Plaintiff objected after the tentative decision that the lien was patently unjust without an offset for legal fees. The trial court then added wording in its judgment to indicate the lien was “less plaintiff's cost in said suit.” Plaintiff seeks clarification that “cost” includes attorney fees. We remand for the trial court to make this clarification. Indeed, since plaintiff has now recovered the levied sums plus interest from defendant, the question arises whether it will pursue the suit against the I.R.S. at all. Both parties suggest a solution might be to assign the I.R.S. suit to defendant. In light of the Ninth Circuit decision, the federal suit is now viable. On remand, the trial court and the parties may consider whether an assignment is a better method for protecting against a double recovery than the lien.
IV. & V.***
We modify the judgment to award plaintiff an additional $1,000 in damages; we remand the matter for the trial court to clarify “less plaintiff's cost” with respect to the lien and to reconsider whether a lien or an assignment of the federal action to defendant is the best method to protect against a double recovery by plaintiff. In all other respects, the judgment is affirmed. Each party shall bear its own costs on appeal.

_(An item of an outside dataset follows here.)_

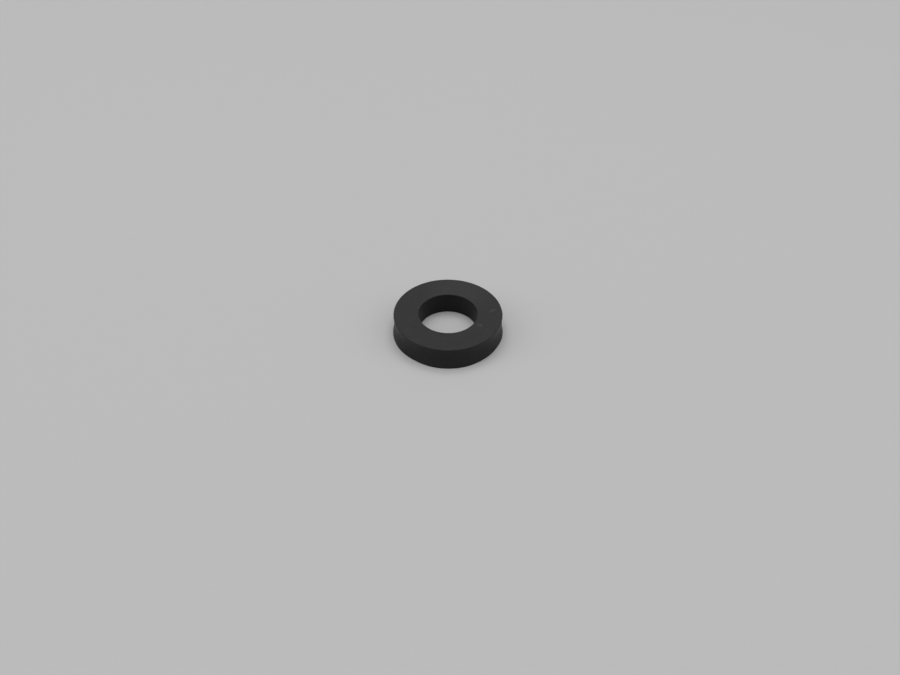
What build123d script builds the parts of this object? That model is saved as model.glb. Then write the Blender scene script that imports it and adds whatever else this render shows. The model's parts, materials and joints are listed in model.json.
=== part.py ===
"""Flat rubber gasket for a hose union: a thick ring punched from sheet rubber.

One piece. Its two faces are the flat skins of the sheet. The punch enters at the upper face, so the
upper rims are rolled over a little, the outer wall draws in below its rim and sweeps out again in a
shallow hollow, and the lower rim is the widest and sharpest edge of the ring. The bore is cut straight.

Millimetres, +Z up. The origin is the centre of the lower face, and the ring's axis is +Z.
"""

from build123d import *
import os

# The sheet and the two cuts
sheet_thickness = 3.1
bore_diameter = 7.8
upper_rim_diameter = 14.6
lower_rim_diameter = 15.0
wall_hollow_depth = 0.14  # at mid-height, from the straight line between the two rims

# Rims: the punch rolls the upper ones over, and leaves the lower ones crisp
rolled_rim_radius = 0.1
crisp_rim_radius = 0.05

bore_radius = bore_diameter / 2
upper_rim_radius = upper_rim_diameter / 2
lower_rim_radius = lower_rim_diameter / 2

with BuildPart() as gasket_ring:
    with BuildSketch(Plane.XZ) as section:
        with BuildLine():
            upper_face = Line((bore_radius, sheet_thickness), (upper_rim_radius, sheet_thickness))
            # A negative sagitta bows the wall towards the axis
            punched_wall = SagittaArc(upper_face @ 1, (lower_rim_radius, 0), -wall_hollow_depth)
            lower_face = Line(punched_wall @ 1, (bore_radius, 0))
            Line(lower_face @ 1, upper_face @ 0)
        make_face()
        fillet(section.vertices().group_by(Axis.Y)[-1], rolled_rim_radius)
        fillet(section.vertices().group_by(Axis.Y)[0], crisp_rim_radius)
    revolve(axis=Axis.Z)

gasket_ring.part.label = "gasket_ring"

os.makedirs("parts", exist_ok=True)
export_step(gasket_ring.part, "parts/gasket_ring.step")
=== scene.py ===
"""Looks for the flat rubber gasket: the punched ring, the pale floor it lies on, and soft light."""

import json
import math

import bmesh
import bpy
from mathutils import Matrix, Vector, noise


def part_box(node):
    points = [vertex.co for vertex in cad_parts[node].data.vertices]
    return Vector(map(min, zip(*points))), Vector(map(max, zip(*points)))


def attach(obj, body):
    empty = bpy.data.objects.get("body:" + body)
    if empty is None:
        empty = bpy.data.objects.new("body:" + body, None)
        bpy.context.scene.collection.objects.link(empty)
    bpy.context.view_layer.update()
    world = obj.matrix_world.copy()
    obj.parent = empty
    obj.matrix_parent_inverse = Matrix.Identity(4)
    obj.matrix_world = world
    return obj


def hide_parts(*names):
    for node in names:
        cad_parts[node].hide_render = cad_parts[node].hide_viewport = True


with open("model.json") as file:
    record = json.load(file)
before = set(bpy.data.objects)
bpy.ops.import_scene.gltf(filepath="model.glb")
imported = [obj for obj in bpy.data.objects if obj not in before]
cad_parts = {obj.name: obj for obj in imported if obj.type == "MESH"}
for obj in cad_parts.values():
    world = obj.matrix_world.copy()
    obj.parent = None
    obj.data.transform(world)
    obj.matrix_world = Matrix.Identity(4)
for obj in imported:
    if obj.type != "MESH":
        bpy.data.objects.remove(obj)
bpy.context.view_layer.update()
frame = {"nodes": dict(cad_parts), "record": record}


# ---- The gasket ring ----
# One ring of black rubber, a dense compound filled with carbon black. It was pressed and cured as
# 3 mm sheet, so both faces are flat matt skins. A tube punch then cut it out from above: the blade
# rolled the upper rims over, dragged down both walls, and left the lower rims crisp.

mm = 0.001

node_low, node_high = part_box("gasket_ring")
sheet_thickness = node_high.z
mounts = {mount["name"]: mount for mount in frame["record"]["mounts"]}
bore_radius = mounts["bore"]["dims"]["r_mm"] * mm

rolled_rim = 0.1 * mm
crisp_rim = 0.05 * mm
wall_hollow = 0.14 * mm

# Before it is rounded, a rim's corner lies outside what the solid shows of that rim: the lower one
# outside the rim's widest place, and the upper one outside the flat of the face. There it lies 0.02 mm
# less far out than the round would take, because the blade pulled that rim in.
upper_corner_reach = 0.9 * rolled_rim
lower_corner_reach = 0.27 * crisp_rim

face_tolerance = 0.001 * mm
upper_face_radii = [
    vertex.co.xy.length
    for vertex in frame["nodes"]["gasket_ring"].data.vertices
    if vertex.co.z > sheet_thickness - face_tolerance
]
upper_rim_radius = max(upper_face_radii) + upper_corner_reach
lower_rim_radius = min(node_high.x, node_high.y, -node_low.x, -node_low.y) + lower_corner_reach

# How finely the ring is drawn: around its axis, along its section, and over each kind of rim
turn_steps = 480
section_step = 0.075 * mm
rolled_steps = 8
crisp_steps = 4


# A point of the section has its distance from the axis as x and its height as y

def across(point):
    """How far out a point lies: 0 at the bore, and 1 at the lower rim's circle."""
    return max(0.0, min(1.0, (point.x - bore_radius) / (lower_rim_radius - bore_radius)))


def down(point):
    """How far down a point lies: 0 at the upper face, and 1 at the lower one."""
    return 1 - point.y / sheet_thickness


def wall_point(share):
    """The outer wall, from 0 at the upper rim to 1 at the lower one: a shallow bow inwards."""
    straight = upper_rim_radius + (lower_rim_radius - upper_rim_radius) * share
    return Vector((straight - 4 * wall_hollow * share * (1 - share), sheet_thickness * (1 - share)))


def bore_point(share):
    """The bore's straight wall, from 0 at the upper rim to 1 at the lower one."""
    return Vector((bore_radius, sheet_thickness * (1 - share)))


def rounded_corner(corner, before, after, radius, steps):
    """A round of that radius between the sides that run from corner towards before and after."""
    to_before = (before - corner).normalized()
    to_after = (after - corner).normalized()
    half_angle = to_before.angle(to_after) / 2
    centre = corner + (to_before + to_after).normalized() * radius / math.sin(half_angle)
    tangent_length = radius / math.tan(half_angle)
    first = corner + to_before * tangent_length - centre
    last = corner + to_after * tangent_length - centre
    return [centre + first.slerp(last, step / steps) * radius for step in range(steps + 1)]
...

1. Cook passed away before trial.
2. We take judicial notice of this decision pursuant to Evidence Code section 452, subdivision (c). Plaintiff requests we also take judicial notice of the briefs and petition for rehearing filed in the federal case. Because the final Ninth Circuit decision, issued after the initial opinion was withdrawn, is now available, we decline to take judicial notice of these interim materials.
FOOTNOTE. See footnote *, ante.
FOOTNOTE. See footnote *, ante.
MORRISON, Associate Justice.
SIMS, Acting P.J., and RAYE, J., concur.